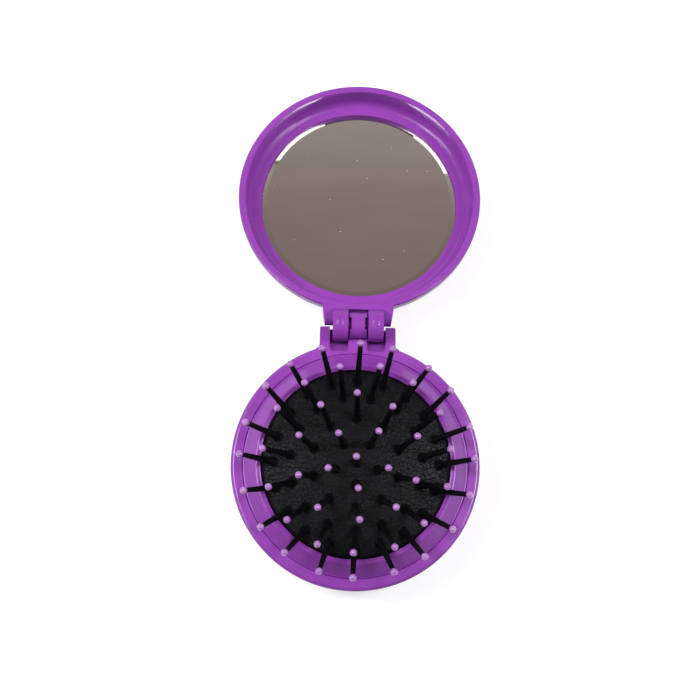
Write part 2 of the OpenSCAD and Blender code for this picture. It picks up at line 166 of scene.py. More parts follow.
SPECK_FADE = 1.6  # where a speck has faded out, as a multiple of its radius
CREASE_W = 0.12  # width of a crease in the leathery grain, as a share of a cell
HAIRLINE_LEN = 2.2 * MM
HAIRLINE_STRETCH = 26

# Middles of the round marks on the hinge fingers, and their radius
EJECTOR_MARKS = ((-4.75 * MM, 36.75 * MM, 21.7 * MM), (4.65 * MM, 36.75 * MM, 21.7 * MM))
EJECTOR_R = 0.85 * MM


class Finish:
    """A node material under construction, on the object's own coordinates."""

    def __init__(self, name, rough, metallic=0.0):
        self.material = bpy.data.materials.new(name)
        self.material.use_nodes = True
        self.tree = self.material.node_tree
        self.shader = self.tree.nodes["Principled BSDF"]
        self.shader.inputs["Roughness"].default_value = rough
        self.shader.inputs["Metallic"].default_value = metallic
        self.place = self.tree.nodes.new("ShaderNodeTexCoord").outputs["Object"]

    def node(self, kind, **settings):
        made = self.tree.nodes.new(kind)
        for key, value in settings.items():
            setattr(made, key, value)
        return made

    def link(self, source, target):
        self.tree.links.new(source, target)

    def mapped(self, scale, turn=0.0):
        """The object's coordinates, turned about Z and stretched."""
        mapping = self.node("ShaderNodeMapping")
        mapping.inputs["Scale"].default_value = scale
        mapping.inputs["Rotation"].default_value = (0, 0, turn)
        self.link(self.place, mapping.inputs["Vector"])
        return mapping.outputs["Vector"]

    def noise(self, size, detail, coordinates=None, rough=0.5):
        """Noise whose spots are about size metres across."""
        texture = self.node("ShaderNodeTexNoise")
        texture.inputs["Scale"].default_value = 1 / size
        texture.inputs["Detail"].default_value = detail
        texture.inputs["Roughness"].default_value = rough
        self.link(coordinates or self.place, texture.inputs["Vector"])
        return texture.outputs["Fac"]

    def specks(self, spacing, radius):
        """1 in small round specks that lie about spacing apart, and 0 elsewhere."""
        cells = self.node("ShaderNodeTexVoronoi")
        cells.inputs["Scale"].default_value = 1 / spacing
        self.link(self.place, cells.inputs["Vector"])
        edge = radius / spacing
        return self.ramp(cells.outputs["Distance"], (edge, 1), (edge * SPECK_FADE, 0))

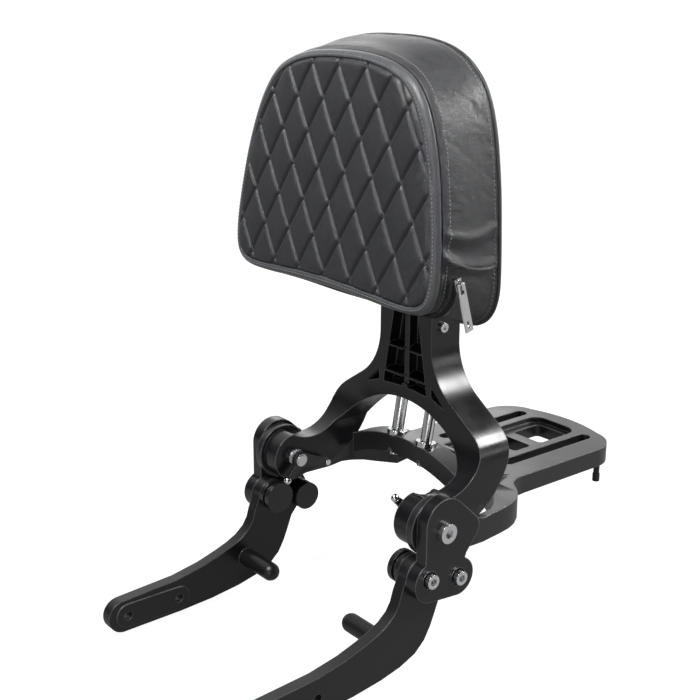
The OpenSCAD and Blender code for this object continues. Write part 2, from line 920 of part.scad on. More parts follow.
═══
Copy exactly the lines that run from the first line of the data to the line containing "self.tree.links.new(source, target)", please, with both ends included and nothing else.

_EXPECTED ANSWER_.
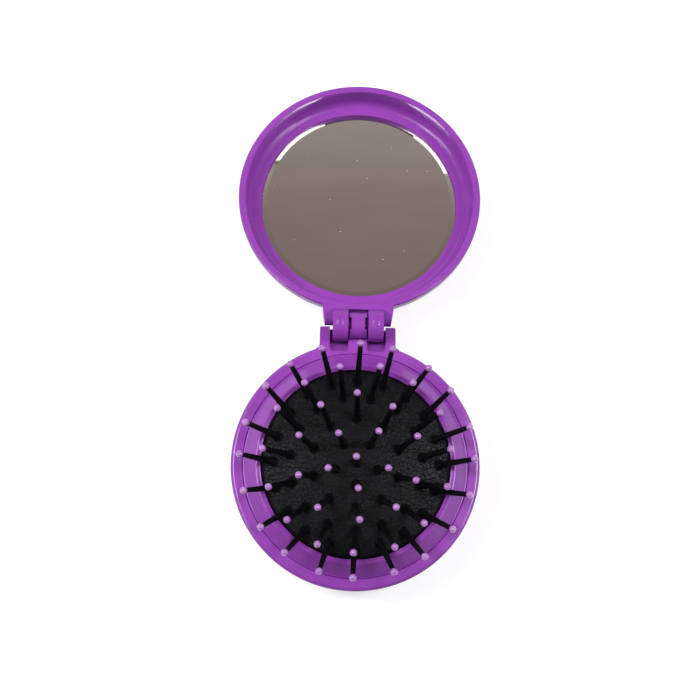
Write part 2 of the OpenSCAD and Blender code for this picture. It picks up at line 166 of scene.py. More parts follow.
SPECK_FADE = 1.6  # where a speck has faded out, as a multiple of its radius
CREASE_W = 0.12  # width of a crease in the leathery grain, as a share of a cell
HAIRLINE_LEN = 2.2 * MM
HAIRLINE_STRETCH = 26

# Middles of the round marks on the hinge fingers, and their radius
EJECTOR_MARKS = ((-4.75 * MM, 36.75 * MM, 21.7 * MM), (4.65 * MM, 36.75 * MM, 21.7 * MM))
EJECTOR_R = 0.85 * MM


class Finish:
    """A node material under construction, on the object's own coordinates."""

    def __init__(self, name, rough, metallic=0.0):
        self.material = bpy.data.materials.new(name)
        self.material.use_nodes = True
        self.tree = self.material.node_tree
        self.shader = self.tree.nodes["Principled BSDF"]
        self.shader.inputs["Roughness"].default_value = rough
        self.shader.inputs["Metallic"].default_value = metallic
        self.place = self.tree.nodes.new("ShaderNodeTexCoord").outputs["Object"]

    def node(self, kind, **settings):
        made = self.tree.nodes.new(kind)
        for key, value in settings.items():
            setattr(made, key, value)
        return made

    def link(self, source, target):
        self.tree.links.new(source, target)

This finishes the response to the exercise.